Prochainement, à l’occasion de la venue du Premier ministre japonais, l’accord d’acquisition et de soutien logistique (ACSA) lancé lors du séminaire franco-japonais « 2+2 » sera signé afin de renforcer la sécurité internationale et cette coopération bilatérale. Le but étant de renforcer l’interopérabilité des armées françaises et des forces d’autodéfense japonaises, donner l’impulsion à de nouveaux projets pour l’avenir ainsi que de faciliter leur coopération lors d’exercices conjoints, d’opérations de maintien de la paix ou d’actions humanitaires et de secours à la population. Il est notamment question d’initier dans les plus brefs délais les travaux de recherche conjoints portant sur la technologie de nouvelle génération de détection des mines.
 
Revenons-en au titre que nous avons choisi pour évoquer ce sujet : le grand pardon. L’Histoire – y compris relativement récente – est jalonnée d’exemples de réconciliations, souvent difficiles, entre ennemis d’hier. Les Français âgés de plus 80 ans – civils et militaires – d’Indochine, du Laos et du Cambodge seraient-ils les seuls à se rappeler des terribles traitements que leur ont fait subir les troupes japonaises ayant occupé ces territoires après la défaite de 1940, le Japon étant l’allié de l’Allemagne et de l’Italie ? Les crimes de guerre et crimes contre l’humanité furent très nombreux ; pourtant, seuls quelques coupables furent jugés par le Tribunal militaire international pour l’Extrême-Orient, en abrégé TMIEO, aussi nommé Procès de Tokyo, initié le 19 janvier 1946 pour juger les grands criminels de guerre japonais de la Seconde Guerre mondiale.

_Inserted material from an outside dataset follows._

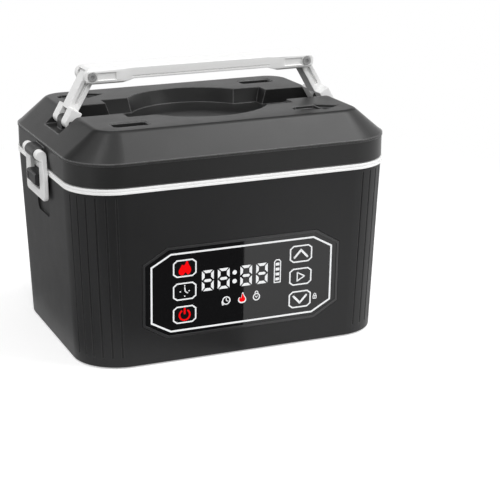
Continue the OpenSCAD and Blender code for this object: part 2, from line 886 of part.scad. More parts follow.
// Leg lying flat along +X from its lower axle at the origin
module leg_flat() {
    half = leg_t / 2;
    difference() {
        union() {
            along_y(half, -fork_w / 2, fork_w / 2);
            translate([0, -fork_w / 2, -half]) cube([fork_l, fork_w, leg_t]);
            translate([0, -shank_w / 2, -half]) cube([leg_len, shank_w, leg_t]);
            translate([leg_len, 0, 0]) along_y(half, -shank_w / 2, shank_w / 2);
        }
        translate([-leg_t, -knuckle_w / 2 - side_gap, -leg_t])
            cube([crotch_l + leg_t, knuckle_w + 2 * side_gap, 2 * leg_t]);
        along_y(pin_r + run_fit - 0.02, -fork_w, fork_w);
        translate([leg_len, 0, 0]) along_y(shoe_axle_r + run_fit, -fork_w, fork_w);
        for (s = [0, 1]) mirror([0, s, 0]) {
            translate([fork_l + 5, shank_w / 2 - groove_depth, -groove_w / 2])
                cube([leg_len - fork_l - 11.5, 5, groove_w]);
            translate([fork_l + 5, 0, 0])
                along_y(groove_w / 2, shank_w / 2 - groove_depth, shank_w);
        }
    }
}

module leg_right() {
    color("#f2f2f0") translate([axle_x, 0, axle_z]) rotate([0, leg_angle, 0])
        mirror([1, 0, 0]) leg_flat();
}

module leg_left() mirror([1, 0, 0]) leg_right();

module shoe_right() {
    color("#c7c9cb") translate([grip_x, 0, grip_z]) {
        along_y(shoe_axle_r, -ear_slot_y - 1, ear_slot_y + 1);
        for (s = [0, 1]) mirror([0, s, 0])
            translate([-shoe_l / 2, ear_slot_y + 0.2, -shoe_h / 2]) cube([shoe_l, shoe_w, shoe_h]);
    }
}

module shoe_left() mirror([1, 0, 0]) shoe_right();

module grip_side_outline() {
    translate([-grip_x, -grip_drop]) square([2 * grip_x, grip_h]);
    for (s = [-1, 1])
        translate([s * grip_x, grip_h / 2 - grip_drop]) circle(r = grip_h / 2, $fn = fine);
}

module grip() {
    color("#f2f2f0") translate([0, 0, grip_z]) difference() {
        intersection() {
            translate([0, grip_w / 2, 0]) rotate([90, 0, 0]) linear_extrude(height = grip_w)
                grip_side_outline();
            translate([-grip_x - 10, 0, grip_h / 2 - grip_drop]) rotate([90, 0, 90])
                linear_extrude(height = 2 * grip_x + 20)
                    rounded(grip_w, grip_h, 3, coarse);
        }
        translate([0, grip_w, 0]) rotate([90, 0, 0]) linear_extrude(height = 2 * grip_w)
            polygon([
                [-relief_x, -grip_drop - eps], [-relief_x + ramp_l, -grip_drop + grip_relief],
                [relief_x - ramp_l, -grip_drop + grip_relief], [relief_x, -grip_drop - eps],
                [relief_x, -grip_drop - 5], [-relief_x, -grip_drop - 5]
            ]);
        for (s = [0, 1]) mirror([0, s, 0]) {
            translate([0, 0, -grip_h]) linear_extrude(height = 2 * grip_h)
                polygon([
                    [-relief_x - 2, grip_w / 2 + eps], [-relief_x + 8, grip_w / 2 - side_step],
                    [relief_x - 8, grip_w / 2 - side_step], [relief_x + 2, grip_w / 2 + eps],
                    [relief_x + 2, grip_w / 2 + 5], [-relief_x - 2, grip_w / 2 + 5]
                ]);
            translate([-relief_x + 8, grip_w / 2 - side_step - 0.35, -1.4])
                cube([2 * relief_x - 16, 5, 0.5]);
        }
        plate_pocket(0.2, 1.8);
        cube([2 * (plate_x - 8), 15, 5], center = true);
        both_ends() {
            translate([ear_slot_x, -ear_slot_y, -grip_h]) cube([40, 2 * ear_slot_y,
                grip_h + grip_h - grip_drop - roof_t]);
            translate([grip_x - shoe_travel - shoe_l / 2 - 0.2, -track_y, -shoe_h / 2 - 0.15])
                cube([shoe_travel + shoe_l + 0.4, 2 * track_y, shoe_h + 0.3]);
            for (s = [0, 1]) mirror([0, s, 0]) {
                translate([grip_x, 0, 0]) {
                    along_y(cap_r + 0.05, grip_w / 2 - cap_inset, grip_w / 2 + 5);
                    along_y(cap_r + 0.7, grip_w / 2 - 0.35, grip_w / 2 + 5);
                }
                translate([grip_x - 18.3, grip_w / 2 - cap_inset, -2.5]) cube([14.2, 5, 5.2]);
            }
        }
        at_grip_screws() translate([0, 0, -grip_drop])
            cylinder(r = 1, h = grip_relief + 5, $fn = coarse);
    }
}

module plate_pocket(gap, t) {
    z = -grip_drop + grip_relief;
    translate([0, 0, z - eps]) linear_extrude(height = t)
        rounded(2 * plate_x + 2 * gap, 20 + 2 * gap, 3 + gap, coarse);
}

module at_grip_screws() {
    for (s = [-1, 1]) translate([s * (plate_x - 4), 0, 0]) children();
}

module grip_plate() {
    color("#d9dadb") translate([0, 0, grip_z]) difference() {
        plate_pocket(0, 1.7);
        at_grip_screws() {
            translate([0, 0, -grip_drop]) cylinder(r = 1.3, h = grip_relief + 5, $fn = coarse);
            translate([0, 0, -grip_drop + grip_relief - 1])
                cylinder(r = 2.4, h = 1 + grip_head_h, $fn = coarse);
        }
    }
}

module grip_screws() {
    z = -grip_drop + grip_relief;
    color("#b9bcc0") translate([0, 0, grip_z]) at_grip_screws() {
        translate([0, 0, z + 0.1]) cylinder(r = 2.2, h = grip_head_h - 0.1, $fn = coarse);
        translate([0, 0, z + grip_head_h]) cylinder(r = 0.98, h = 4, $fn = coarse);
    }
}

module grip_caps() {
    color("#e2e2e0") both_ends() for (s = [0, 1]) mirror([0, s, 0])
        translate([grip_x, 0, grip_z]) difference() {
            along_y(cap_r, grip_w / 2 - cap_inset, grip_w / 2 - cap_inset + cap_t);
            along_y(1.6, grip_w / 2 - cap_inset + 0.3, grip_w);
        }
}

// ---- Food container ----

module tub_solid(inset) {
    w = tub_w - 2 * tub_lip - 2 * inset;
    d = tub_d - 2 * tub_lip - 2 * inset;
    r = tub_r - tub_lip - inset;
    step_z = tub_top - tub_step_h;
    slab(w, d, r, step_z + inset, tub_top + inset);
    hull() {
        posts(w - 4, d - 4, r - 2, step_z - 1, step_z + inset + eps);
        posts(w - 4 - 2 * tub_lean, d - 4 - 2 * tub_lean, r - 2, tub_z + 5 + inset,
            tub_z + 6 + inset);
        posts(w - 14 - 2 * tub_lean, d - 14 - 2 * tub_lean, r - 7, tub_z + inset,
            tub_z + 1 + inset);
    }
}

module food_container() {
    color("#c4c7ca") difference() {
        union() {
            tub_solid(0);
            slab(tub_w, tub_d, tub_r, tub_top - tub_lip_h, tub_top);
        }
        tub_solid(tub_t);
    }
}

lid_over = 1.2;

module container_lid() {
    w = tub_w + 2 * lid_over;
    d = tub_d + 2 * lid_over;
    r = tub_r + lid_over;
    color([0.55, 0.56, 0.58, 0.6]) difference() {
        union() {
            slab(w, d, r, tub_top + 0.2, tub_top + cap_h);
            ring(w, d, r, lid_over - 0.3, tub_top - 3, tub_top + 1);
            translate([0, 0, tub_top - 2]) cylinder(r = vent_r + 2.5, h = 3, $fn = fine);
        }
        slab(w - 22, d - 22, r - 9, tub_top + 2, tub_top + cap_h + 1);
        translate([0, 0, tub_top - 3]) cylinder(r = vent_r, h = 20, $fn = fine);
    }
}

module container_seal() {
    w = tub_w - 2 * tub_lip - 2 * tub_t - 1;
    d = tub_d - 2 * tub_lip - 2 * tub_t - 1;
    color("#d87b2a") ring(w, d, tub_r - tub_lip - tub_t - 0.5, seal_w, tub_top + 0.2 - seal_h,
        tub_top + 0.2);
}

module dial_scale() {
    color("#d7d8da") translate([0, 0, tub_top + 2]) difference() {
        cylinder(r = dial_r + 5, h = 0.6, $fn = fine);
        translate([0, 0, -1]) cylinder(r = vent_r + 1, h = 3, $fn = fine);
    }
}

module vent_dial() {
    z = tub_top + 2.9;
    color("#f19a35") translate([0, 0, z]) difference() {
        cylinder(r = dial_r, h = 4, $fn = fine);
        translate([0, 0, 1.6]) difference() {
            cylinder(r = dial_r - 2.2, h = 5, $fn = fine);
            translate([-dial_r, -1.8, 0]) cube([2 * dial_r, 3.6, 6]);
        }
        translate([0, 0, -1]) cylinder(r = 2, h = 2.4, $fn = coarse);
    }
}

module vent_stem() {
    z = tub_top + 2.9;
    color("#4a4542") {
        translate([0, 0, z - eps]) cylinder(r = 1.98, h = 1.4, $fn = coarse);
        translate([0, 0, tub_top - 3]) cylinder(r = vent_r - run_fit, h = z - tub_top + 3,
            $fn = fine);
        translate([0, 0, tub_top - 4.3]) cylinder(r = vent_r + 1.6, h = 2, $fn = fine);
    }
}

body_shell();
bottom_cover();
rubber_feet();
bottom_screws();
trim_band();
inner_liner();
liner_insulation();
heating_plate();
heating_element();
thermal_cutoff();
battery_cells();
battery_holder();
main_board();
board_parts();
charging_inlet();
panel_window();
panel_bezel();
led_display();
display_board();
display_ribbon();
heater_leads();
latch_catch_left();
latch_catch_right();
lid_shell();
lid_liner();
lid_insulation();
lid_gasket();
lid_screws();
leg_pins();
latch_pins();
latch_left();
latch_right();
leg_left();
leg_right();
shoe_left();
shoe_right();
grip();
grip_plate();
grip_screws();
grip_caps();
food_container();
container_lid();
container_seal();
dial_scale();
vent_dial();
vent_stem();
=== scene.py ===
import json
import math
import bpy
import bmesh
from mathutils import Matrix, Vector
from mathutils.bvhtree import BVHTree


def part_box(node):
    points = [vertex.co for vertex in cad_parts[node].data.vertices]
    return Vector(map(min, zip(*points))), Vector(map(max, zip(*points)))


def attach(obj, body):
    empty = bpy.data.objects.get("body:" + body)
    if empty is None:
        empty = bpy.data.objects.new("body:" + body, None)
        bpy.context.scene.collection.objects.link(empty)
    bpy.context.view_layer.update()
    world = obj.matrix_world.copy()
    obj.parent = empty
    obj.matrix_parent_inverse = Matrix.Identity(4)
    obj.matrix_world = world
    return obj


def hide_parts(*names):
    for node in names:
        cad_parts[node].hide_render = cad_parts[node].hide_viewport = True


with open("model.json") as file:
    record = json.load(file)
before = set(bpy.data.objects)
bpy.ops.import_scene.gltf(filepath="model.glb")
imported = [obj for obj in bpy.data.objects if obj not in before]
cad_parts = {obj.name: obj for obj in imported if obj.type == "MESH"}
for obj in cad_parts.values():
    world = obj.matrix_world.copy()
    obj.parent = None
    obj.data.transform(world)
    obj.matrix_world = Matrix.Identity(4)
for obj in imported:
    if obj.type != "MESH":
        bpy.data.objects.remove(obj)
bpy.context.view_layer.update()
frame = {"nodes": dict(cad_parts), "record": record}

mm = 0.001

# camera, lights and room

cameraSettings = {
    "azimuth": -21.449,      # degrees, 0 looks along +Y
    "elevation": 17.217,
    "roll": -0.405,
    "distance": 1.1798,
    "target": (0.00511, 0.0, 0.05771),
    "lens": 107.26,
    "shift": (0.0926, -0.0101),
}

lampSettings = {      # metres and watts
    "key": {"place": (-0.55, -1.15, 1.25), "aim": (0, 0, 0.12), "size": (0.9, 0.7), "power": 9.5},
    "fill": {"place": (1.3, -0.9, 0.7), "aim": (0, 0, 0.1), "size": (0.9, 0.9), "power": 8.0},
    "rim": {"place": (-1.3, 0.5, 0.75), "aim": (0, 0, 0.12), "size": (0.5, 0.9), "power": 4.0},
    "top": {"place": (0.75, -0.35, 1.45), "aim": (0, 0, 0.17), "size": (0.8, 0.7), "power": 12.0},
    "crest": {"place": (-0.62, -0.2, 1.2), "aim": (-0.1, -0.08, 0.15), "size": (0.16, 0.3),
              "power": 1.8},
}
worldLight = 0.4      # strength of the even light from all round


def makeCamera(settings):
    az = math.radians(settings["azimuth"])
    el = math.radians(settings["elevation"])
    back = Vector((math.sin(az) * math.cos(el), -math.cos(az) * math.cos(el), math.sin(el)))
    place = Vector(settings["target"]) + back * settings["distance"]
    right = (-back).cross(Vector((0, 0, 1))).normalized()
    up = right.cross(-back)
    roll = math.radians(settings["roll"])
    rolledRight = right * math.cos(roll) + up * math.sin(roll)
    rolledUp = up * math.cos(roll) - right * math.sin(roll)
    turn = Matrix((rolledRight, rolledUp, back)).transposed().to_4x4()
    data = bpy.data.cameras.new("photoCamera")
    data.lens = settings["lens"]
    data.sensor_width = 36
    data.shift_x, data.shift_y = settings["shift"]
    camera = bpy.data.objects.new("photoCamera", data)
    camera.matrix_world = Matrix.Translation(place) @ turn
    bpy.context.scene.collection.objects.link(camera)
    bpy.context.scene.camera = camera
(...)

Le grand massacre du 9 mars 1945 où tant de militaires français ont été exécutés sauvagement après avoir courageusement résisté serait-il consciencieusement enfoui dans les mémoires au nom du politiquement correct ? Ce serait faire insulte à la mémoire des morts et des survivants. Mais quand on établit un parallèle avec la réconciliation entre France et Allemagne malgré des massacres comme celui d’Oradour-sur-Glane, on a raison de regarder vers l’avenir et les nouveaux intérêts communs partagés par les nouvelles générations. C’est ce qu’il y a sans doute de plus admirable dans l’Homme : pardonner malgré les blessures les plus cruelles.